Moreover, after each button-pressing experiment, the dogs and humans had the chance to interact in the flesh. The dogs didn’t seem to hold the volunteers’ unhelpfulness against them. They approached the volunteers equally, whether the humans had been helpful or not.

“[The result] could indicate that dogs might not necessarily … relate to something like gratitude,” says McGetrick. Or, “they don't necessarily strongly regard or consider others in their actions” in an attentionally blind kind of way, he adds. But “I would highlight that this was a very specific experimental context.”

Dog Watching Treat Dispenser
A dog waits for a human to press the button and give it a treat. (Lisa Poncet, the University of Caen Normandy)

The findings don’t necessarily rule out reciprocity by dogs with humans, says McGetrick. The experimental outcome could be specific to the conditions that the researchers used, such as the dogs’ unfamiliarity with the humans. Perhaps the dogs would be more helpful in kind to their original owners. Or, button-pushing was too much of a mental leap for the dogs to associate with returning the favor. He suspects that the dogs may go by a more straightforward rule: push the button only when the dispenser is in their room. More likely, he speculates, dogs simply don’t see themselves as food providers to humans. What humans have going on with dogs is more of a master-servant relationship, rather than two partners on equal footing.

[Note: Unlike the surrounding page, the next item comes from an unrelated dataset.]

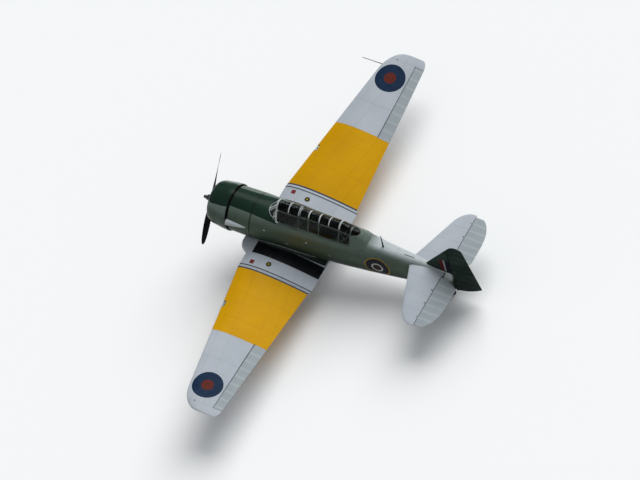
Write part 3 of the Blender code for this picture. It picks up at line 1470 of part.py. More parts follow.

“The key thing is, are we asking the question in the right way that the animals understand?” says Jeffrey Stevens, a psychology researcher at the University of Nebraska-Lincoln who wasn’t involved in the study. “Dogs in particular, they have a completely different world than we do right there.” For example, dogs perceive their environment mainly with their sense of smell rather than their sight. Experiments should be designed from the perspective of the dog, not the human, such that the pooch can easily recognize the task at paw. “You want to make sure that you've really tried to set up a situation where the animals have the best opportunity to demonstrate their abilities.”

More research is needed to rule out all the possibilities that could explain why the dogs didn’t reciprocate with food, says Angie Johnston, a psychology researcher at Boston College who didn’t participate in the research. A good starting point would be to look at dogs who have received more training, such as military and service dogs. If even trained dogs don’t keep score, it would imply dogs in general are hopeless at tracking this information. But if they reciprocate, then training might make all the difference, allowing any canine to pay more attention to the humans they work with.

“Knowing about the dog-human interaction is important for things like training service dogs and assistance dogs,” says Johnston. “Anytime we know more about the human-dog connection and where it came from and how it evolved, that can inform our training processes with those populations.”